Pilot and deploy Microsoft Defender for Identity

Applies to:

  • Microsoft Defender XDR

This article provides a workflow for piloting and deploying Microsoft Defender for Identity in your organization. You can use these recommendations to onboard Microsoft Defender for Identity as an individual cybersecurity tool or as part of an end-to-end solution with Microsoft Defender XDR.

This article assumes you have a production Microsoft 365 tenant and are piloting and deploying Microsoft Defender for Identity in this environment. This practice will maintain any settings and customizations you configure during your pilot for your full deployment.

Defender for Office 365 contributes to a Zero Trust architecture by helping to prevent or reduce business damage from a breach. For more information, see the Prevent or reduce business damage from a breach business scenario in the Microsoft Zero Trust adoption framework.

End-to-end deployment for Microsoft Defender XDR

This is article 2 of 6 in a series to help you deploy the components of Microsoft Defender XDR, including investigating and responding to incidents.

A diagram that shows Microsoft Defender for Identity in the pilot and deploy Microsoft Defender XDR process.

Articles in this series:

Phase Link
A. Start the pilot Start the pilot
B. Pilot and deploy Microsoft Defender XDR components - Pilot and deploy Defender for Identity (this article)
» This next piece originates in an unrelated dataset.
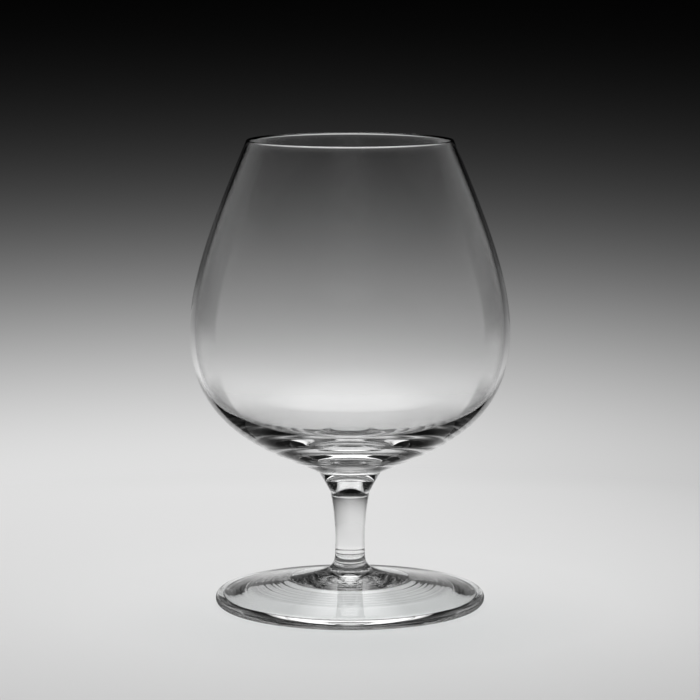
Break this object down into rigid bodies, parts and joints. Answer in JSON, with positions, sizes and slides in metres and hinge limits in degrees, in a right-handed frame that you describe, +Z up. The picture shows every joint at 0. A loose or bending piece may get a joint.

- Pilot and deploy Defender for Office 365

- Pilot and deploy Defender for Endpoint

- Pilot and deploy Microsoft Defender for Cloud Apps
C. Investigate and respond to threats Practice incident investigation and response

Pilot and deploy workflow for Defender for Identity

The following diagram illustrates a common process to deploy a product or service in an IT environment.

Diagram of the pilot, evaluate, and full deployment adoption phases.

You start by evaluating the product or service and how it will work within your organization. Then, you pilot the product or service with a suitably small subset of your production infrastructure for testing, learning, and customization. Then, gradually increase the scope of the deployment until your entire infrastructure or organization is covered.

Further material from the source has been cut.